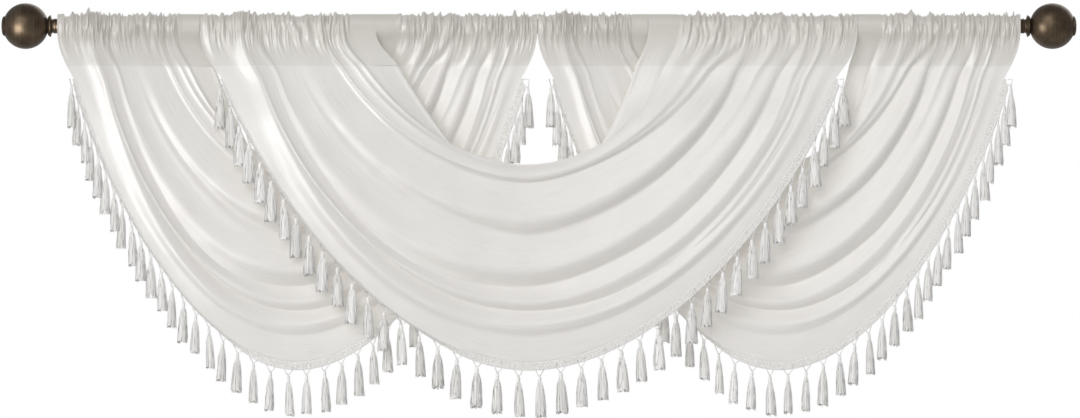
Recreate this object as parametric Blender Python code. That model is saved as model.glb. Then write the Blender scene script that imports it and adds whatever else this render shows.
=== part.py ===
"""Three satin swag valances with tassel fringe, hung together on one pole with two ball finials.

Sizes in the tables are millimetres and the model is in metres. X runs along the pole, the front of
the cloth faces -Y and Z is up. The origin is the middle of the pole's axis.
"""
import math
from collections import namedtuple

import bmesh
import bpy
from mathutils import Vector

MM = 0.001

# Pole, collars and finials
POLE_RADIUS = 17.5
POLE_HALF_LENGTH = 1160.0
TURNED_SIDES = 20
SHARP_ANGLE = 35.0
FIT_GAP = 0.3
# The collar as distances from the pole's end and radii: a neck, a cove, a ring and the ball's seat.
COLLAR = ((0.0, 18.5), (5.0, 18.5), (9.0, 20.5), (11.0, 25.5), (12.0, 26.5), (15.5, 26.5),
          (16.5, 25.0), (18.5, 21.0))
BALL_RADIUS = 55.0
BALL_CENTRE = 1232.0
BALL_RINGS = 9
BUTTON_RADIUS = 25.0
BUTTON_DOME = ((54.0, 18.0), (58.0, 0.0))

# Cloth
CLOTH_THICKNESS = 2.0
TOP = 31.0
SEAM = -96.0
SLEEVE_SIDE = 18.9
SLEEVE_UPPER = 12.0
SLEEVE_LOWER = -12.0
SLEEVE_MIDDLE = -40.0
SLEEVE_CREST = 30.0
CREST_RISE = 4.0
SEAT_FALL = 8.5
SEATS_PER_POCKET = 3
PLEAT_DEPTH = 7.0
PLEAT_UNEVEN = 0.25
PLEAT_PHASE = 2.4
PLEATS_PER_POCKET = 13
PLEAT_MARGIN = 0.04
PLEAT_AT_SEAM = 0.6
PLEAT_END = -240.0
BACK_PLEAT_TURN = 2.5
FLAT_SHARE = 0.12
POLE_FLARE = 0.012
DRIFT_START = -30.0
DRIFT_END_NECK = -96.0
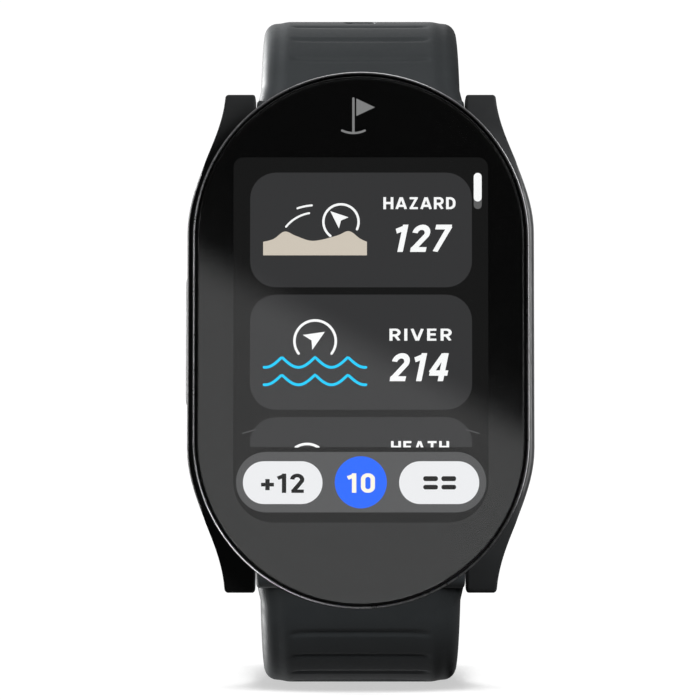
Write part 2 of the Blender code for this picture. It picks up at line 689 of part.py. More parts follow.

▸ **Task to complete**: Repeat each record exactly, leaving nothing out.

▸ **Written response**:
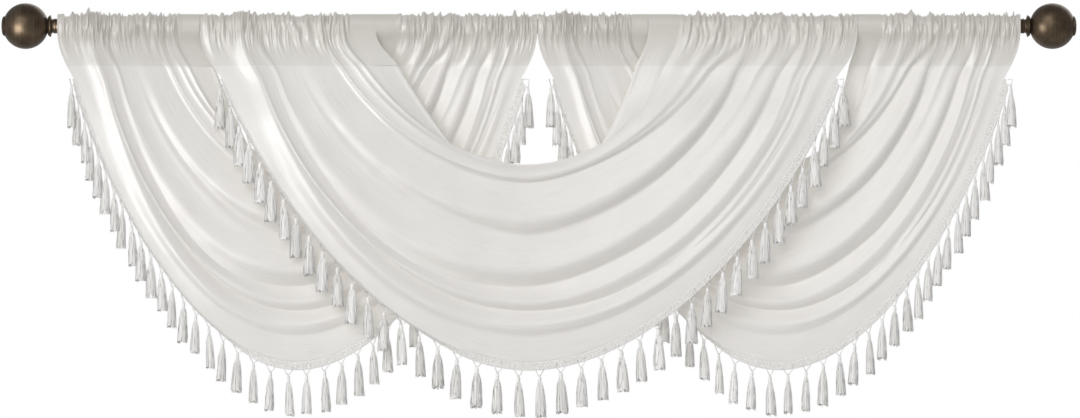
Recreate this object as parametric Blender Python code. That model is saved as model.glb. Then write the Blender scene script that imports it and adds whatever else this render shows.
=== part.py ===
"""Three satin swag valances with tassel fringe, hung together on one pole with two ball finials.

Sizes in the tables are millimetres and the model is in metres. X runs along the pole, the front of
the cloth faces -Y and Z is up. The origin is the middle of the pole's axis.
"""
import math
from collections import namedtuple

import bmesh
import bpy
from mathutils import Vector

MM = 0.001

# Pole, collars and finials
POLE_RADIUS = 17.5
POLE_HALF_LENGTH = 1160.0
TURNED_SIDES = 20
SHARP_ANGLE = 35.0
FIT_GAP = 0.3
# The collar as distances from the pole's end and radii: a neck, a cove, a ring and the ball's seat.
COLLAR = ((0.0, 18.5), (5.0, 18.5), (9.0, 20.5), (11.0, 25.5), (12.0, 26.5), (15.5, 26.5),
          (16.5, 25.0), (18.5, 21.0))
BALL_RADIUS = 55.0
BALL_CENTRE = 1232.0
BALL_RINGS = 9
BUTTON_RADIUS = 25.0
BUTTON_DOME = ((54.0, 18.0), (58.0, 0.0))

# Cloth
CLOTH_THICKNESS = 2.0
TOP = 31.0
SEAM = -96.0
SLEEVE_SIDE = 18.9
SLEEVE_UPPER = 12.0
SLEEVE_LOWER = -12.0
SLEEVE_MIDDLE = -40.0
SLEEVE_CREST = 30.0
CREST_RISE = 4.0
SEAT_FALL = 8.5
SEATS_PER_POCKET = 3
PLEAT_DEPTH = 7.0
PLEAT_UNEVEN = 0.25
PLEAT_PHASE = 2.4
PLEATS_PER_POCKET = 13
PLEAT_MARGIN = 0.04
PLEAT_AT_SEAM = 0.6
PLEAT_END = -240.0
BACK_PLEAT_TURN = 2.5
FLAT_SHARE = 0.12
POLE_FLARE = 0.012
DRIFT_START = -30.0
DRIFT_END_NECK = -96.0
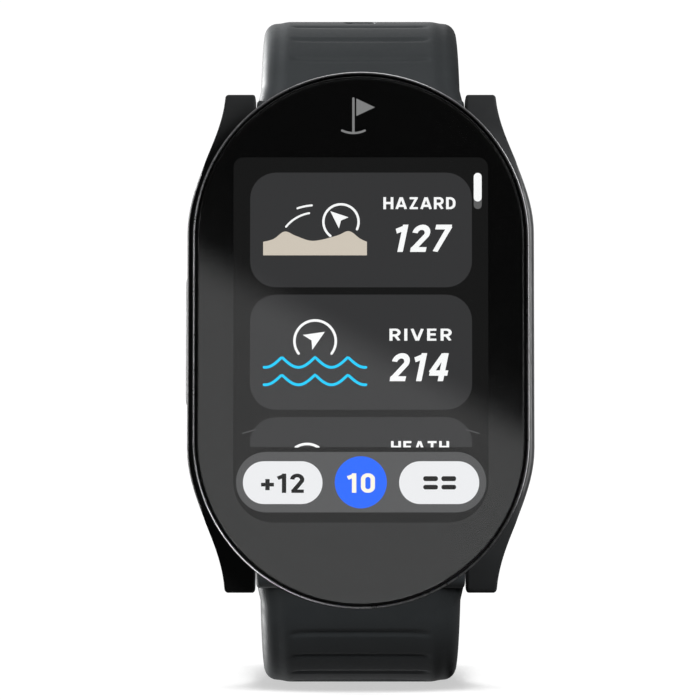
Write part 2 of the Blender code for this picture. It picks up at line 689 of part.py. More parts follow.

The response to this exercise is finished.